Der reiste mit Ehefrau Josephine „Jo“ Nivison Hopper in den 40er und 50er Jahren vielfach im Auto durch die USA und Mexiko, auch nach Europa. Hotels, Motels und Gästezimmer, Straßen, Leuchttürme und Tankstellen stellte er in den Mittelpunkt seines Schaffens. Fasziniert vom Vorübergehen zeigt er das Hotel als Zwischenstation. Hopper bildet nicht das Ziel der Reise ab, sondern den Weg dahin. Er richtet den Blick auf die unpersönlichen Gästezimmer der Provinz.

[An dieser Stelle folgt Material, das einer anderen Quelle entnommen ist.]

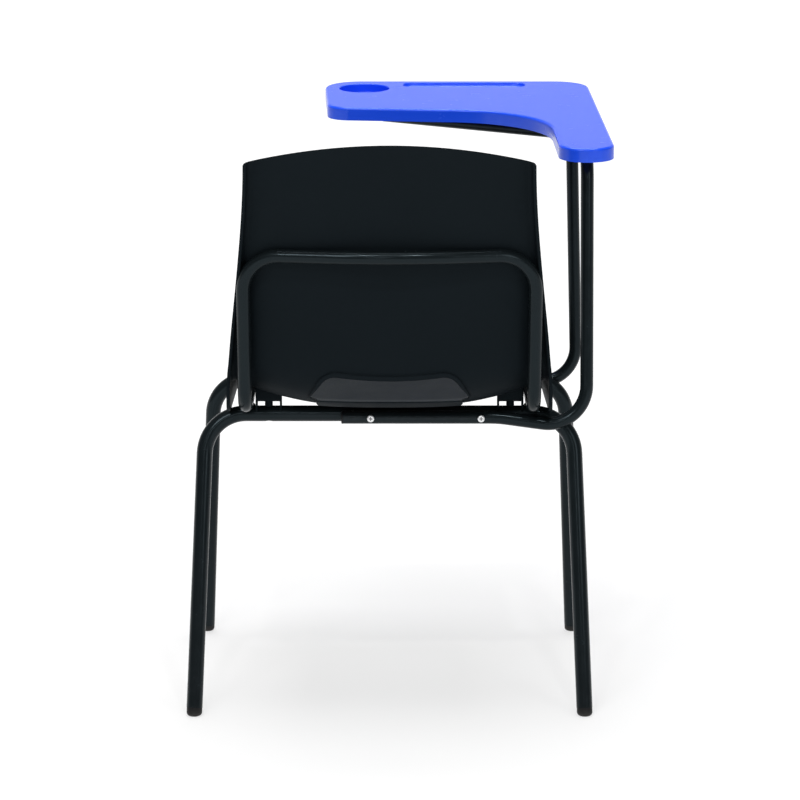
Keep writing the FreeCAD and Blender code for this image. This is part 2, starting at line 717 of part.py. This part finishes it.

Auch von Hotelfenstern und Dächern in Mexico malte er Aquarelle, porträtierte ebenso die legendäre Weite des Wilden Westens – aber er stellt diese auch in Frage, zwischen seinen Pinselstrichen. Mit plakativen Flächen inszeniert die Leere und die Menschen darin wie Skizzen eines Traums, atmosphärisch und bühnenhaft ausgeleuchtet wie Film-Stills aus Hollywood. Es sind die Leute von nebenan, die kleinen, beiläufigen, manchmal unbeobachteten Momente des Unterwegsseins, die ihn interessieren. Dabei nutzt er das Licht so suggestiv wie Altmeister Hitchcock, der gerne untergründige Zeichen setzte und regelmäßig in die psychologische Trickkiste griff. Als „Amerikanischer Realismus“ wird Hoppers Stilrichtung heute bezeichnet, vielfach nachgeahmt, vielfach interpretiert. 



Edward Hopper - Biografie: 

„Chronist der Gesellschaft“ – 1882 in New York, geboren, zeichnet Hopper schon als Kind. Frühe Themen: die Boote des Hudson River. Das Faible für maritime Sujets wiederholt sich später in Leuchttürmen und Küstenlandschaften. Er studiert Illustration und Malerei, arbeitet als Illustrator. Doch erst mit 42 kann er von der Malerei leben. Die Architektur ist ein weiteres Leitmotiv, auch das weite Land der USA, der moderne Mensch: Hopper zeigt ihn als Reisenden mitsamt seinen Seelenlandschaften. Lieblingsmodell ist Ehefrau Josephine „Jo“ Verstille Nivison. Beide bereisen die USA und Mexiko im Auto. Als er 1967 mit 84 Jahren in New York stirbt, besitzen seine Werke in den USA und Europa längst den Status von Ikonen der Moderne.